In our work we prefer validity predicates, and we add the predicates in our proofs.

Module Cell_Index.
Module Valid.
Definition t `{FArgs} {content_type ptr_type : Set}
(deref : ptr_type -> option (cell content_type ptr_type)) : Prop :=
forall (cell_1_ptr cell_2_ptr : ptr_type)
(cell1 cell2 : cell content_type ptr_type),
deref cell_1_ptr = Some cell1 ->
deref cell_2_ptr = Some cell2 ->
cell1.(cell.index) =i cell2.(cell.index) = true ->
cell_1_ptr = cell_2_ptr.
End Valid.
End Cell_Index.

Validity of a back_path

The function back_path produces a valid path according to valid_back_path. Proof of two final lemmas devoted to express line of the skip_list: validity of such path and its uniqueness.

The first step in this work was the creation of the so-called proof skeleton. In the proof skeleton all auxiliary statements were extracted and formulated as a separate lemmas. Generally we started at the last main lemma, going back, defining smaller helper auxiliary lemmas, leaving them Admitted for the first draft of the proof.

At the heart of this procedure was the proof of correct work of auxiliary function valid_path. Proof was made by induction and required one_step_of_reduction to be retrieved as a separate stand-alone proved statement.

Some functions from the skip_list_repr code are marked by #[bypass_check(guard)]. This means that Coq can not guess the decreasing argument of such functions, which in turn, means that the function is not total, we have no guarantee that it will not diverge. We created Simulations for such functions, equipped by fuel (a natural number) in order to be able to use them in proofs and reason about them. Our simulations do not have guards, but we had to axiomatize equality of initial functions and our simulations.

Having fuel in the definitions also gives us more room to maneuver. For example, restricting the amount of fuel with predicates gives us more flexibility later in proofs by induction, while using a dedicated, opaque function is easier and more reliable, since we don't need to have any idea of how much fuel we need.

Parameter bp_compute_fuel : forall `{FArgs} {A B : Set}
(deref : A -> option (cell B A)) (cell_ptr : A) (target_index : int),

During this work we proved many properties of path, generated by function back_path, such as

  • All elements of path can not be None,
  • Pointer to the target index is the last pointer in the path,
  • If path has just one pointer - this path is valid,
  • Function pack_path would always return at least one pointer,
  • Cell indices in the path are strictly ordered,
  • Special properties of functions mem, best_skip, back_pointer.

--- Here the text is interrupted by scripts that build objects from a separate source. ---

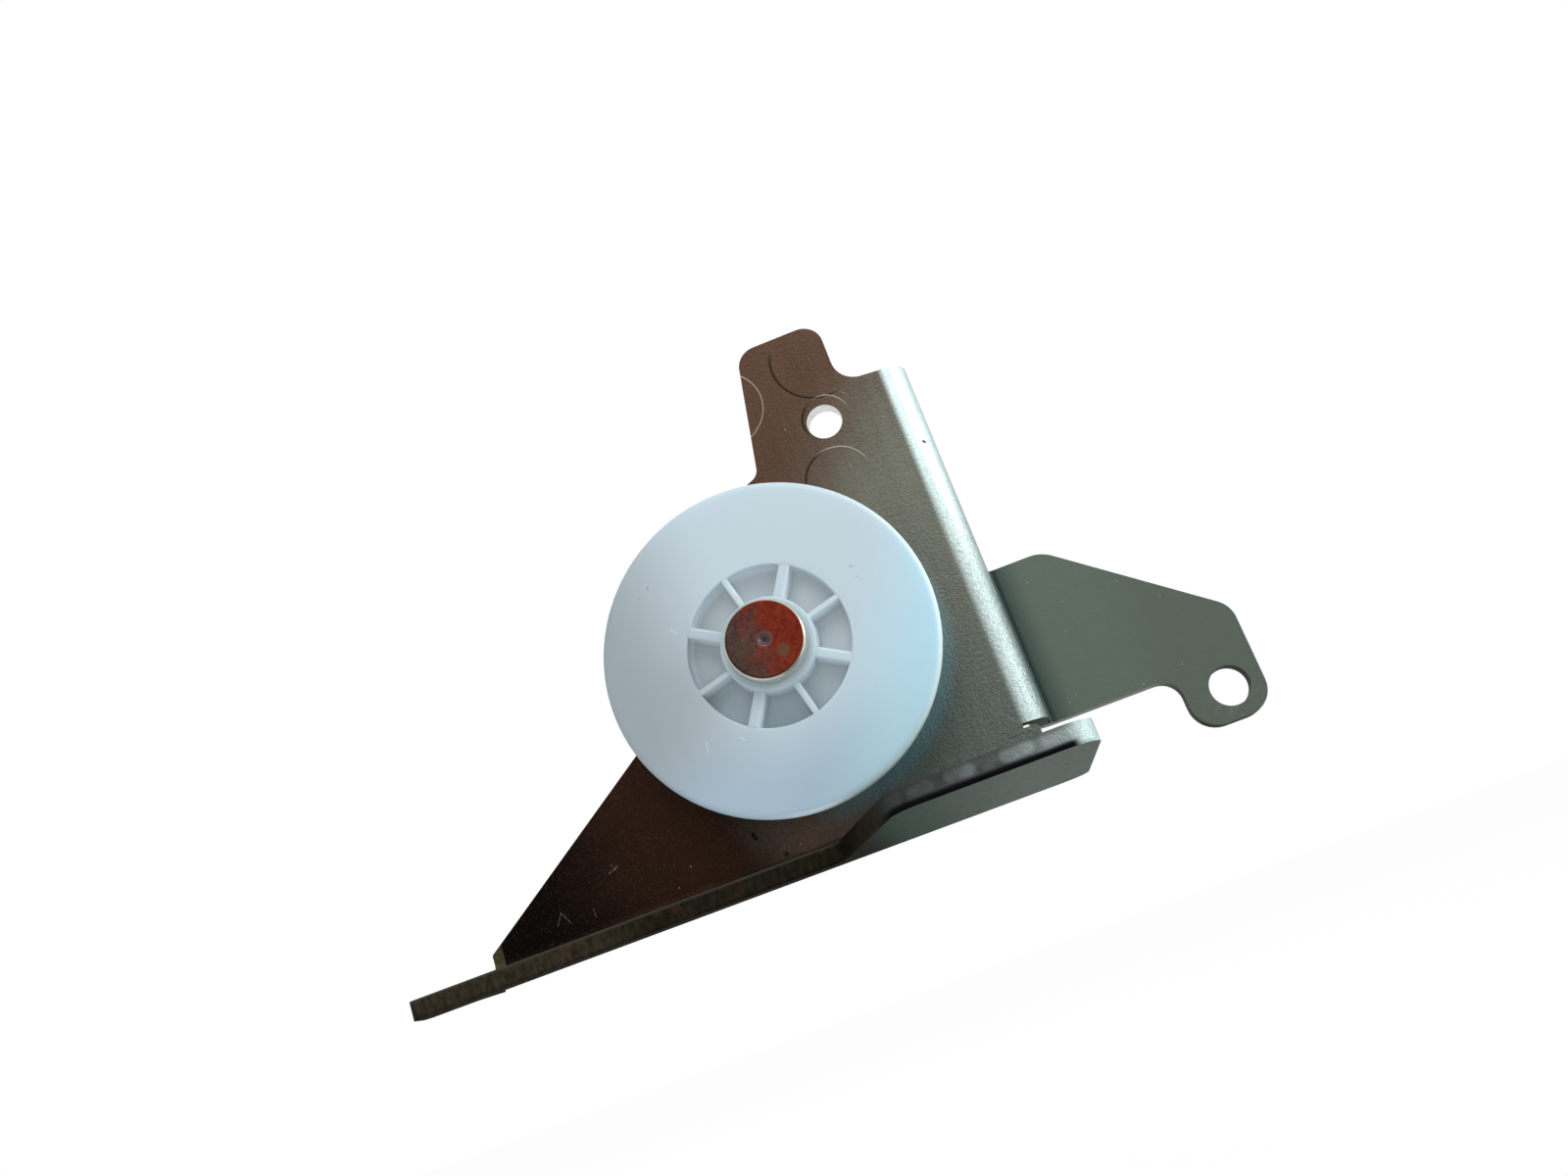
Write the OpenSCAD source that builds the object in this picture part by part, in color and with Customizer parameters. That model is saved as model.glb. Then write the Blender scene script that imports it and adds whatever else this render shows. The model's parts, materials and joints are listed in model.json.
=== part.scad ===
// Roller bracket of a microwave oven's door hinge.
// One folded and zinc plated steel sheet carries a moulded roller on a headed
// shoulder rivet. The hinge arm of the door runs over the roller.
//
// Frame: the origin is the centre of the upper screw hole, on the front face of
// the main plate. X runs along the lower flange to the right, Z is up, and Y
// points from the viewer through the plate. Outlines are drawn about the axis of
// the roller, and place() moves every piece into the frame.

/* [Sheet] */
// Thickness of the steel sheet
sheet_t = 2.0; // [1.5:0.1:2.5]
// Inner radius of every bend
bend_r = 1.0; // [0.8:0.1:1.5]

/* [Main plate] */
// From the roller axis left to the end of the plate
plate_left = 39.4; // [32:0.2:50]
// From the roller axis right to the start of the side bend
plate_right = 21.3; // [20:0.1:26]
// From the roller axis down to the outer face of the lower flange
flange_drop = 22.8; // [21.5:0.1:28]
// Height of the plate's square left end above the lower bend
end_h = 0.9; // [0.6:0.1:3]
// Angle of the sloping edge above the left end
slope_angle = 34.7; // [30:0.1:38]
// From the roller axis left to the corner where the slope steepens
knee_left = 16.0; // [13:0.5:18]
// Radius of that corner
knee_r = 8.0; // [4:0.5:10]
// From the roller axis up to the top edge beside the side bend
shoulder_h = 27.2; // [25:0.1:30]

/* [Ear] */
// Width of the ear at its top
ear_w = 9.7; // [9:0.1:13]
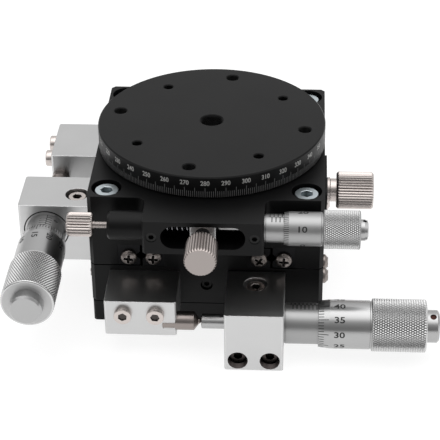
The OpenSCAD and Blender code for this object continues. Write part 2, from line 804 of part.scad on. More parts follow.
module sleeve() {
    inside = spindle_d / 2 + run_fit;
    r = sleeve_d / 2;
    color(satin_chrome) translate([0, -mic_y, mic_z]) turned_x([[inside, block_x], [stem_d / 2, block_x],
        [stem_d / 2, block_end], [r - 2 * step_c, block_end], [r - 2 * step_c, block_end + 2 * step_c],
        [r, block_end + 2 * step_c], [r, block_end + sleeve_l], [inside, block_end + sleeve_l]]);
}

// mic_in moves the spindle and thimble towards the anvil
module spindle(mic_in) {
    r = spindle_d / 2;
    tip = tip_x - mic_in;
    tail = thimble_cavity_end(mic_in) + spindle_in_wall;
    color(satin_chrome) translate([0, -mic_y, mic_z]) turned_x([[0, tip], [r - step_c, tip],
        [r, tip + step_c], [r, tail], [0, tail]]);
}

function thimble_x(mic_in) = block_end + thimble_start - mic_in;
function thimble_end(mic_in) = thimble_x(mic_in) + thimble_plain_l + grip_l;
function thimble_cavity_end(mic_in) = thimble_end(mic_in) - thimble_wall;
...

We devoted a separate blog-post to the process of verification of one of stated functions - the function mem.

Future work

For future work, we would like to:

  • Prove lemma back_path_is_unique.
  • Get rid of axioms of equivalence. As it was mentioned above, we had to axiomatize equality of initial functions and our simulations.

We hope that it will be possible to solve this issue with the RecDef library. replacing {struct} parameter by {measure} and convincing Coq that function will stop work when {measure} reached. For measure we can use the value of target_cell_index. This question requires additional research.